My personal preference recognizes the problem of holding strictly to rules that vary amongst the authorities. Fowler, in Modern English Usage, makes an elaborate study of the hyphen. He begins engagingly by pointing out that "superfluous hair-remover" can only mean a hair-remover that nobody wants, and he proceeds to work out a code of rules for the proper use of the hyphen. He admits that the result of following his rules "will often differ from current usage". But, he adds, "that usage is so variable as to be better named caprice". This is the point that you, so close to his namesake, seems to ignore.

The author of the style-book of the Oxford University Press of New York (quoted in Perrin's Writer's Guide) strikes the same note when he says "If you take hyphens seriously you will surely go mad".

I have no intention of taking hyphens seriously. Those who wish to do so I leave to Fowler's eleven columns. If I attempted to lay down any rules I should certainly go astray, and give advice not seemly to be followed. For instance, the general practice of hyphening co when it is attached as a prefix to a word beginning with a vowel has always seemed to me absurd, especially as it leads to such possibilities of misunderstanding as unco-ordinated must present to a Scotsman. If it is objected that ambiguity may result, and readers may be puzzled whether coop is something to put a hen in or a profit-sharing association, this should be removed by a diaeresis (coöp) not a hyphen (co-op). After all, that is what a diaeresis is for.

I will attempt no more than to give a few elementary warnings. (i) Do not use hyphens unnecessarily. If, for instance, you must use overall as an adjective (though this is not recommended) write it like that, and not over-all.
But if you do split a word with a hyphen, make sure you split it at the main break. Though you may write self-conscious, if you wish to have a hyphen in the word, you must not write unself-conscious but un-selfconscious.

(ii) To prevent ambiguity a hyphen should be used in a compound adjective (e.g. well-written, first-class, six-inch, copper-coloured). The omission of a hyphen between government and financed in the following sentence throws the reader on to a false scent:
When Government financed projects in the development areas have been grouped.

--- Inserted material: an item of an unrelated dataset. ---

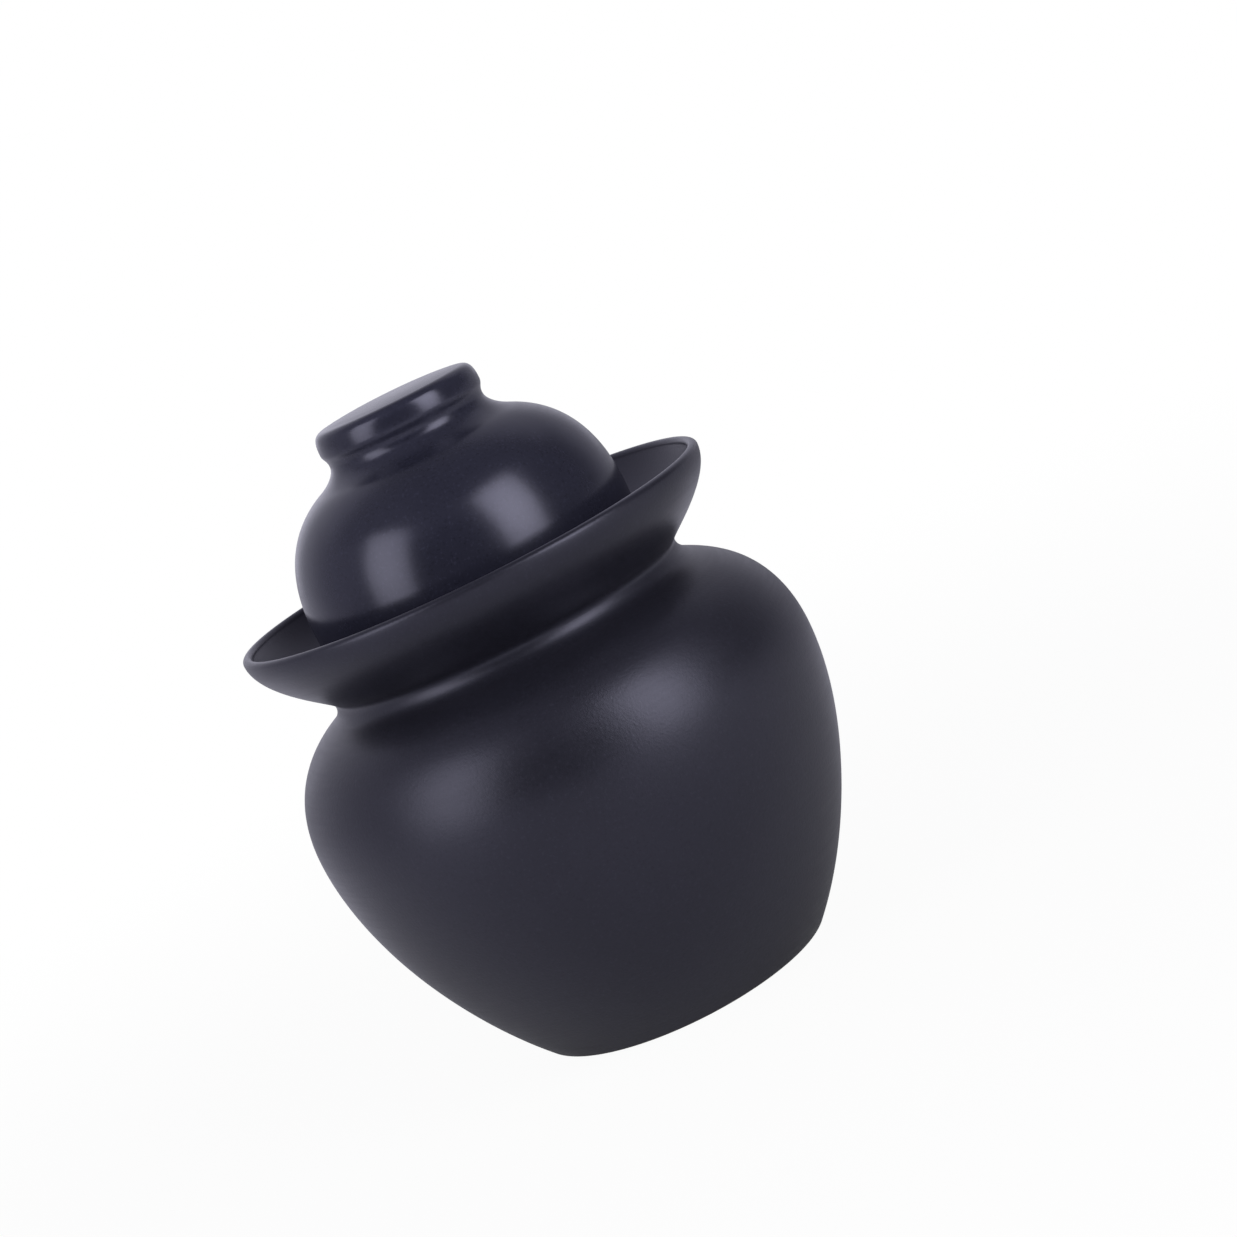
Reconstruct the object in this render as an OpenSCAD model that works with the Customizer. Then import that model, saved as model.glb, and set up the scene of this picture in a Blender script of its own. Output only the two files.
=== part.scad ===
// Water-sealed stoneware pickling jar with an inverted-bowl lid, millimetres, +Z up.
// The origin is the centre of the face that the jar stands on.
// Every piece is turned about Z: its outline is drawn in the plane of radius and height.

/* [Jar body] */
// Widest diameter of the belly
belly_d = 148.5; // [136:0.5:164]
// Height of the belly's widest line above the ground
belly_z = 76; // [64:0.2:90]
// Diameter at which the lower wall would meet the ground
foot_d = 83.4; // [74:0.2:92]
// Rise of the lower wall above the ground at the foot, in degrees
foot_angle = 47.4; // [42:0.2:62]
// Radius of the rounded edge round the foot
foot_round = 3.2; // [2:0.1:4.5]
// Width of the bare ring that the jar stands on
foot_ring_w = 5.5; // [4:0.1:9]
// Depth of the shallow recess inside that ring
foot_recess = 2; // [1:0.1:3]
// Thickness of the body's wall
body_wall = 4.5; // [3.5:0.1:5.5]
// Thickness of the body's floor above the recess
body_floor = 5; // [4:0.1:7]
// Radius of the inside corner between floor and wall
floor_round = 9; // [5:0.2:14]
// Rise from the belly's widest line to the crease under the water channel
shoulder_h = 36.1; // [30:0.1:42]
// Slope of the shoulder where it meets the neck, in degrees
shoulder_angle = 25.4; // [20:0.1:36]
// Rise of the hollow fillet between shoulder and neck
neck_fillet_h = 6.3; // [4:0.1:8]
// Width of the same fillet, before the shoulder cuts it off
neck_fillet_w = 11; // [6:0.1:13]

/* [Water channel] */
// Step out from the lid's skirt to the crease on the neck
crease_step = 4.5; // [3.6:0.1:6]
// Flare from the crease out to the rim's widest line
channel_flare = 16.8; // [13:0.1:22]
// Rise from the crease to the rim's widest line
channel_h = 21.4; // [17:0.1:26]
// Rise of the channel's outer wall above the crease, in degrees
flare_angle = 49.5; // [44:0.5:62]
// Radius of the small hollow fillet between the crease and the flare
flare_fillet = 2.5; // [1.5:0.1:3.5]
// Thickness of the channel's wall at the rim
rim_wall = 2.8; // [2.2:0.1:4]
// Slope of the channel's inside wall where it meets the lip, in degrees
rim_inside_angle = 70; // [60:1:85]
// Rise of the rounded lip above the rim's widest line
lip_rise = 1.5; // [1:0.1:2.5]
// Thickness of the channel's floor above the crease
channel_floor = 6; // [5:0.1:8]
// Free width of the channel's floor outside the lid's skirt
channel_gap = 2.5; // [2:0.1:3.4]
// Thickness of the upright neck round the mouth
neck_wall = 4.5; // [3.5:0.1:5.5]
// Gap between the neck and the inside of the lid's skirt
neck_gap = 2.2; // [1.2:0.1:3]
// Rise of the mouth's edge above the top of the lid's skirt
mouth_rise = 5.9; // [3:0.1:8]
// Radius of the mouth's rounded edges
mouth_round = 1.2; // [0.6:0.1:1.5]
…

But remember that words which form parts of compound adjectives when they precede a noun may stand on their own feet when they follow it, and then they must not be hyphened. "A badly-written letter" needs a hyphen, but "the letter was badly written" does not. There must be hyphens in "the balance-of-payment difficulties" but not in "the difficulties are over the balance of payments".
(iii) Avoid as far as possible the practice of separating a pair of hyphenated words, leaving a hyphen in mid-air. To do this is to misuse the hyphen (whose proper function is to link a word with its immediate neighbour) and it has a slovenly look. The saving of one word cannot justify writing
Where chaplains (whole- or part-time) have been appointed
instead of "where chaplains have been appointed, whole-time or part-time.


But above also, do not be quick to dismiss the good-faith effort to raise as a point of conversation the fact that the "rules" run fluid.